▶ **Raw data**

=======

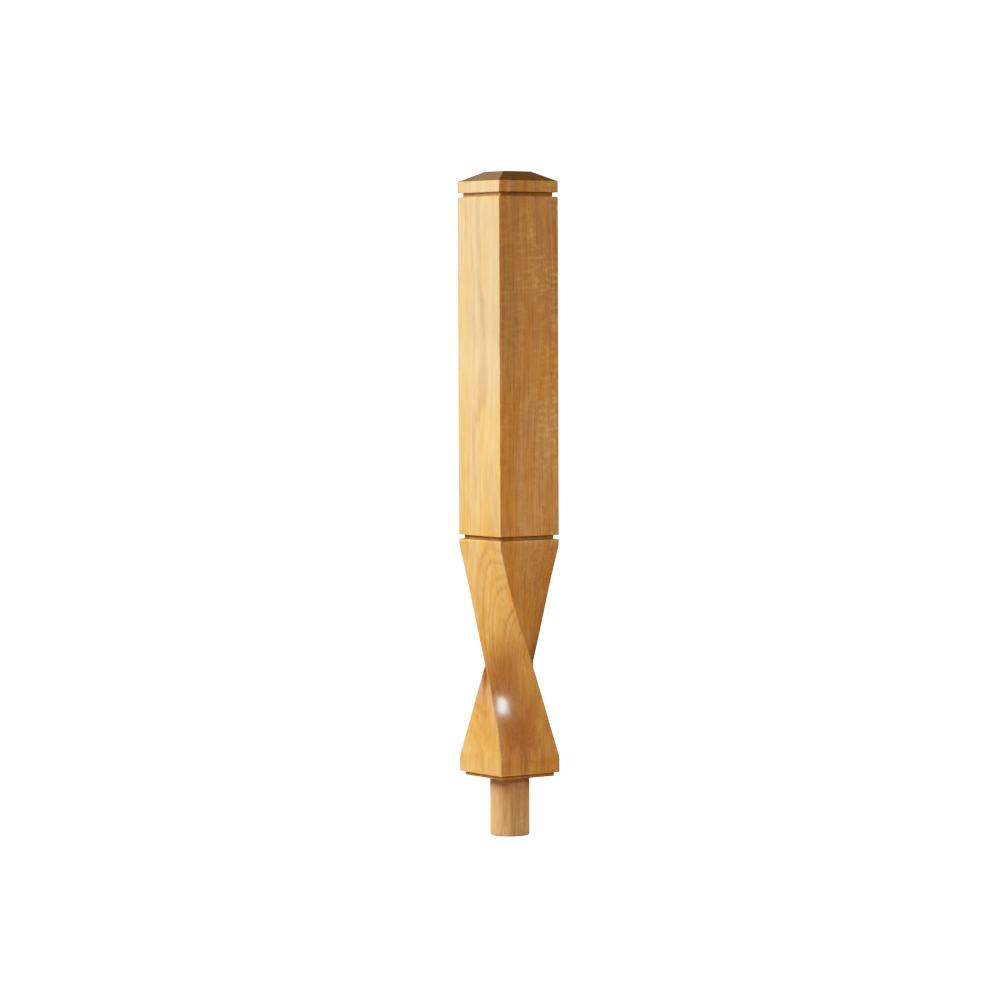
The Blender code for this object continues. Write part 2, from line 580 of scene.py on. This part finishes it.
def figured_colour(tree, wood, surface, early, pores, fibres):
    """Rings, rays and pores laid over the late wood, shaded by the fibres and streaks."""
    early_cut = slope(tree, surface.cut, EARLY_CUT_SPAN, EARLY_CUT_LEVELS)
    colour = mix_colours(tree, product(tree, early, early_cut), OAK_LATE, OAK_EARLY)
    ray_colour = mix_colours(tree, slope(tree, surface.cut, RAY_CUT_SPAN), OAK_RAY, OAK_EARLY)
    colour = mix_colours(tree, product(tree, ray_share(tree, wood), RAY_COVER), colour, ray_colour)
    colour = mix_colours(tree, product(tree, pores, PORE_COVER), colour, OAK_PORE)
    shade = slope(tree, fibres, FIBRE_SPAN, FIBRE_SHADES)
    for cells, detail, roughness, span, levels in SHADE_NOISES:
        varied = noise(tree, wood.point, cells, detail, roughness)
        shade = total(tree, shade, slope(tree, varied, span, levels))
    return tinted(tree, 1.0, colour, vector(tree, shade, shade, shade))


def toned_colour(tree, wood, surface, colour):
    """Golden tint, tones mostly of painted shade, darker end grain, painted shade in recesses, bare
    spigot's tint with painted sheen.
    """
    patches = slope(tree, noise(tree, wood.point, GOLD_CELLS), GOLD_SPAN)
    butt = slope(tree, wood.height, GOLD_BUTT_SPAN, GOLD_BUTT_LEVELS)
    butt = product(tree, butt, slope(tree, wood.height, GOLD_BASE_SPAN, GOLD_BASE_LEVELS))
    colour = tinted(tree, calc(tree, "MAXIMUM", patches, butt), colour, GOLD_TINT)
    # Lay on the tones: most are painted shade, one is painted light and sheen
    for radii, heights, tint in TONES_AND_PAINTED_LIGHT:
        near = band(tree, wood.radius, radii, BROAD_RADIUS_EDGE)
        share = product(tree, near, band(tree, wood.height, heights, BROAD_HEIGHT_EDGE))
        colour = tinted(tree, share, colour, tint)
    colour = tinted(tree, surface.end_grain, colour, END_GRAIN_TINT)
    # Painted shade on the walls of the grooves and the rebate
    colour = tinted(tree, surface.recessed, colour, RECESS_PAINTED_SHADE)
    # Bare spigot: paler than lacquered wood, and bluer, which is painted sheen
    return tinted(tree, surface.unlacquered, colour, BARE_TINT_AND_PAINTED_SHEEN)


def wood_roughness(tree, surface, pores, fibres):
    """Roughness under the lacquer: more in the pores, on bare wood and on the flat top."""
    return total(
        tree,
        product(tree, pores, PORE_ROUGHNESS),
        slope(tree, fibres, FIBRE_GLOSS_SPAN, FIBRE_ROUGHNESS),
        product(tree, surface.unlacquered, UNLACQUERED_ROUGHNESS),
        product(tree, surface.level, LEVEL_ROUGHNESS),
    )


def lacquer_weight(tree, surface):
    """Lacquer: thin in the recesses, none on the spigot, and drunk by end grain, most on the top."""
    lost = total(tree, surface.unlacquered, product(tree, surface.recessed, RECESS_LACQUER_LOSS))
    return product(
        tree,
        calc(tree, "SUBTRACT", 1.0, lost),
        slope(tree, surface.end_grain, WHOLE, END_GRAIN_LACQUER),
        slope(tree, surface.level, WHOLE, LEVEL_LACQUER),
    )


def oak_material():
    """Solid oak cut from one tree, with its rings, pores, rays and fibres, clear lacquered."""
    material = bpy.data.materials.new("clear_lacquered_oak")
    material.use_nodes = True
    tree = material.node_tree
    tree.nodes.clear()
    coordinates = add_node(tree, "ShaderNodeTexCoord")
    wood = place_in_tree(tree, coordinates.outputs["Object"])
    surface = read_surface(tree, coordinates.outputs["Normal"], wood)
    early = early_wood(tree, wood, surface)
    pores = pore_share(tree, wood, early)
    fibres = noise(tree, wood.point, FIBRE_CELLS, FIBRE_DETAIL, FIBRE_NOISE_ROUGHNESS)
    colour = figured_colour(tree, wood, surface, early, pores, fibres)

    # The lacquer bridges the pores only in part, and fibres stand a little proud
    relief = calc(tree, "SUBTRACT", product(tree, fibres, FIBRE_RELIEF), pores)
    bump = add_node(tree, "ShaderNodeBump", {
        "Height": relief,
        "Strength": RELIEF_STRENGTH,
        "Distance": RELIEF_HEIGHT,
    })

    shader = add_node(tree, "ShaderNodeBsdfPrincipled", {
        "Base Color": toned_colour(tree, wood, surface, colour),
        "Roughness": wood_roughness(tree, surface, pores, fibres),
        "IOR": WOOD_IOR,
        "Specular IOR Level": WOOD_SPECULAR,
        "Coat Weight": lacquer_weight(tree, surface),
        "Coat Roughness": LACQUER_ROUGHNESS,
        "Coat IOR": LACQUER_IOR,
        "Normal": bump.outputs[0],
    })
    output = add_node(tree, "ShaderNodeOutputMaterial")
    tree.links.new(shader.outputs[0], output.inputs["Surface"])
    return material


# Studio

# The floor and its shade toward the dark side, in metres from the post
FLOOR_SIDE = 40.0
FLOOR_LEVEL = -0.0002
FLOOR_DARK_SPAN = (0.1, 0.6)
FLOOR_GREYS = (0.42, 0.03)

# White that only the camera sees
WHITE = (1, 1, 1, 1)
WHITE_LEVEL = 1.0

# The room that the post sees: ways from the post, spans of how closely a view keeps to them, and
# how bright it is there; the ceiling goes by how far the view looks up
DARK_WAY = (1.0, 0.0, 0.0)
DARK_SPAN = (0.6, 0.9)
DARK_LEVELS = (1.0, 0.15)
BACKDROP_WAY = (0.59, 0.81, 0.0)
BACKDROP_SPAN = (0.3, 0.8)
BACKDROP_LEVELS = (0.33, 0.36)
CORNER_WAY = (-0.29, 0.95, 0.14)
CORNER_SPAN = (0.94, 0.985)
CORNER_LEVELS = (1.0, 0.45)
CEILING_SPAN = (0.42, 0.6)
CEILING_LEVELS = (1.0, 0.05)

# Tints of the lamps
NEUTRAL = (1, 1, 1)
COOL = (0.72, 0.9, 1.0)


def seen_by_camera(tree):
    return add_node(tree, "ShaderNodeLightPath").outputs["Is Camera Ray"]


def build_floor():
    """Pale floor: white to look at, but it throws only a little light up at the post."""
    bm = bmesh.new()
    bmesh.ops.create_grid(bm, x_segments=1, y_segments=1, size=FLOOR_SIDE / 2)
    mesh = bpy.data.meshes.new("studio_floor")
    bm.to_mesh(mesh)
    bm.free()
    material = bpy.data.materials.new("pale_floor")
    material.use_nodes = True
    tree = material.node_tree
    tree.nodes.clear()
    place = add_node(tree, "ShaderNodeTexCoord").outputs["Object"]
    grey = slope(tree, toward(tree, place, DARK_WAY), FLOOR_DARK_SPAN, FLOOR_GREYS)
    matt = add_node(tree, "ShaderNodeBsdfDiffuse", {"Color": grey}).outputs[0]
    white = add_node(tree, "ShaderNodeEmission", {"Color": WHITE, "Strength": WHITE_LEVEL}).outputs[0]
    surface = add_node(tree, "ShaderNodeMixShader", {0: seen_by_camera(tree), 1: matt, 2: white})
    output = add_node(tree, "ShaderNodeOutputMaterial")
    tree.links.new(surface.outputs[0], output.inputs["Surface"])
    mesh.materials.append(material)
    floor = bpy.data.objects.new("studio_floor", mesh)
    floor.location.z = FLOOR_LEVEL
    bpy.context.scene.collection.objects.link(floor)
    return floor


def add_softbox(name, azimuth, reach, height, aim_height, width, tall, radiance, tint=NEUTRAL):
    """Area light at an angle in degrees round the post, aimed at its axis, unseen by the camera."""
    light = bpy.data.lights.new(name, "AREA")
    light.shape = "RECTANGLE"
    light.size = width
    light.size_y = tall
    light.energy = pi * width * tall * radiance
    light.color = tint
    lamp = bpy.data.objects.new(name, light)
    lamp.location = (reach * cos(radians(azimuth)), reach * sin(radians(azimuth)), height)
    aim = Vector((0, 0, aim_height)) - lamp.location
    lamp.rotation_euler = aim.to_track_quat("-Z", "Y").to_euler()
    lamp.visible_camera = False
    bpy.context.scene.collection.objects.link(lamp)


def build_world():
    """White to the camera; to the post a pale room, dim above, on the dark side and in one corner."""
    world = bpy.data.worlds.new("studio")
    world.use_nodes = True
    tree = world.node_tree
    tree.nodes.clear()
    way = add_node(tree, "ShaderNodeTexCoord").outputs["Generated"]
    upward = add_node(tree, "ShaderNodeSeparateXYZ", {0: way}).outputs["Z"]
    backdrop = slope(tree, toward(tree, way, BACKDROP_WAY), BACKDROP_SPAN, BACKDROP_LEVELS)
    ceiling = slope(tree, upward, CEILING_SPAN, CEILING_LEVELS)
    dark_side = slope(tree, toward(tree, way, DARK_WAY), DARK_SPAN, DARK_LEVELS)
    corner = slope(tree, toward(tree, way, CORNER_WAY), CORNER_SPAN, CORNER_LEVELS)
    room = product(tree, backdrop, ceiling, product(tree, dark_side, corner))
    seen = {MIX_SHARE: seen_by_camera(tree), MIX_NUMBERS[0]: room, MIX_NUMBERS[1]: WHITE_LEVEL}
    strength = add_node(tree, "ShaderNodeMix", seen).outputs[0]
    background = add_node(tree, "ShaderNodeBackground", {"Color": WHITE, "Strength": strength})
    output = add_node(tree, "ShaderNodeOutputWorld")
    tree.links.new(background.outputs[0], output.inputs["Surface"])
    bpy.context.scene.world = world


# Tone

# A contrasty curve with a long shoulder, from light in the scene to light in the picture
COMBINED_CURVE = 3
TONE_CURVE = (
    (0.0, 0.0),
    (0.025, 0.016),
    (0.05, 0.045),
    (0.1, 0.127),
    (0.2, 0.335),
    (0.3, 0.512),
    (0.4, 0.667),
    (0.5, 0.772),
    (0.65, 0.882),
    (0.8, 0.945),
    (1.0, 1.0),
)


def set_tone():
    view = bpy.context.scene.view_settings
    view.view_transform = "Standard"
    view.look = "None"
    view.use_curve_mapping = True
    mapping = view.curve_mapping
    combined = mapping.curves[COMBINED_CURVE]
    for scene_value, shown_value in TONE_CURVE[1:-1]:
        combined.points.new(scene_value, shown_value)
    mapping.update()


# Camera, fitted to the photo's outline of the post

PHOTO_PIXELS = 1000
FOCAL_PIXELS = 4048.2
SENSOR_WIDTH = 36.0
CAMERA_DISTANCE = 5.1
CAMERA_HEIGHT = 0.670
CAMERA_AZIMUTH = radians(234.4)
CAMERA_PITCH = radians(2.764)
CAMERA_YAW = radians(-0.124)
CAMERA_ROLL = radians(-0.211)
FAR_CLIP = 100
UP = Vector((0, 0, 1))


def build_camera():
    data = bpy.data.cameras.new("camera")
    data.sensor_width = SENSOR_WIDTH
    data.lens = FOCAL_PIXELS / PHOTO_PIXELS * SENSOR_WIDTH
    data.clip_end = FAR_CLIP
    camera = bpy.data.objects.new("camera", data)
    towards = Vector((cos(CAMERA_AZIMUTH), sin(CAMERA_AZIMUTH), 0))
    ahead = -towards
    right = ahead.cross(UP)
    ahead = ahead * cos(CAMERA_YAW) + right * sin(CAMERA_YAW)
    right = ahead.cross(UP)
    ahead = ahead * cos(CAMERA_PITCH) - UP * sin(CAMERA_PITCH)
    up = right.cross(ahead)
    rolled_right = right * cos(CAMERA_ROLL) + up * sin(CAMERA_ROLL)
    rolled_up = up * cos(CAMERA_ROLL) - right * sin(CAMERA_ROLL)
    turn = Matrix((rolled_right, rolled_up, -ahead)).transposed().to_4x4()
    place = towards * CAMERA_DISTANCE + UP * CAMERA_HEIGHT
    camera.matrix_world = Matrix.Translation(place) @ turn
    bpy.context.scene.collection.objects.link(camera)
    bpy.context.scene.camera = camera


# Scene

build_camera()
build_world()
build_floor()
add_softbox("key_left", azimuth=150, reach=2.8, height=2.45, aim_height=0.4,
            width=2.2, tall=2.2, radiance=8.35)
add_softbox("panel_low", azimuth=127, reach=1.3, height=0.66, aim_height=0.66,
            width=0.36, tall=0.68, radiance=0.8)
add_softbox("panel_high", azimuth=127, reach=1.32, height=0.8, aim_height=0.8,
            width=0.36, tall=0.5, radiance=0.6)
add_softbox("highlight_right", azimuth=275.6, reach=2.32, height=1.07, aim_height=0.171,
            width=0.50, tall=0.22, radiance=23.5, tint=COOL)
add_softbox("fill_front", azimuth=290, reach=3.0, height=2.6, aim_height=0.3,
            width=1.4, tall=1.4, radiance=1.5)
add_softbox("fill_back", azimuth=0, reach=3.0, height=2.6, aim_height=0.4,
            width=1.4, tall=1.4, radiance=6.5)

post = build_post()
post.data.materials.append(oak_material())
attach(post, "root")
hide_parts("newel_post")

set_tone()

=======

▶ **Work required**
From the opening line of the data above through the line that contains "shade, shade, shade))", please print each line as it stands and only those lines.

▶ **Problem solution**
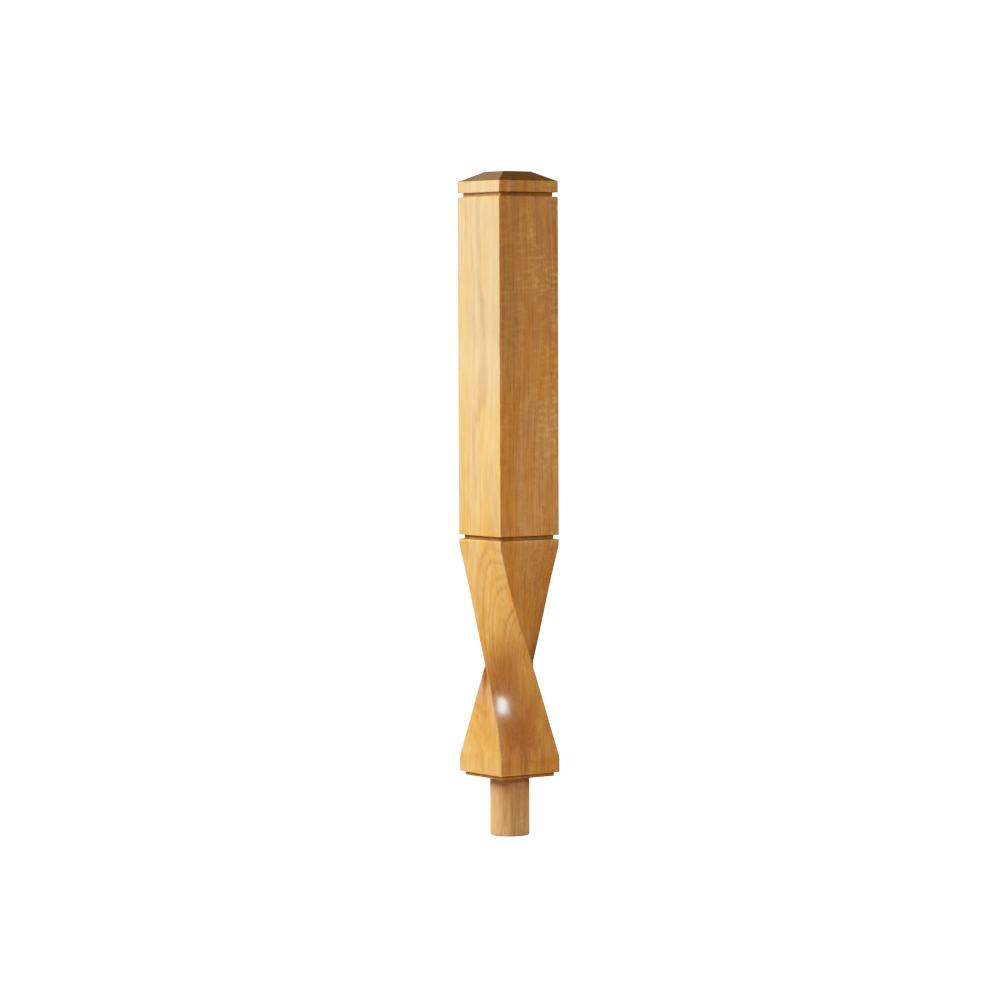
The Blender code for this object continues. Write part 2, from line 580 of scene.py on. This part finishes it.
def figured_colour(tree, wood, surface, early, pores, fibres):
    """Rings, rays and pores laid over the late wood, shaded by the fibres and streaks."""
    early_cut = slope(tree, surface.cut, EARLY_CUT_SPAN, EARLY_CUT_LEVELS)
    colour = mix_colours(tree, product(tree, early, early_cut), OAK_LATE, OAK_EARLY)
    ray_colour = mix_colours(tree, slope(tree, surface.cut, RAY_CUT_SPAN), OAK_RAY, OAK_EARLY)
    colour = mix_colours(tree, product(tree, ray_share(tree, wood), RAY_COVER), colour, ray_colour)
    colour = mix_colours(tree, product(tree, pores, PORE_COVER), colour, OAK_PORE)
    shade = slope(tree, fibres, FIBRE_SPAN, FIBRE_SHADES)
    for cells, detail, roughness, span, levels in SHADE_NOISES:
        varied = noise(tree, wood.point, cells, detail, roughness)
        shade = total(tree, shade, slope(tree, varied, span, levels))
    return tinted(tree, 1.0, colour, vector(tree, shade, shade, shade))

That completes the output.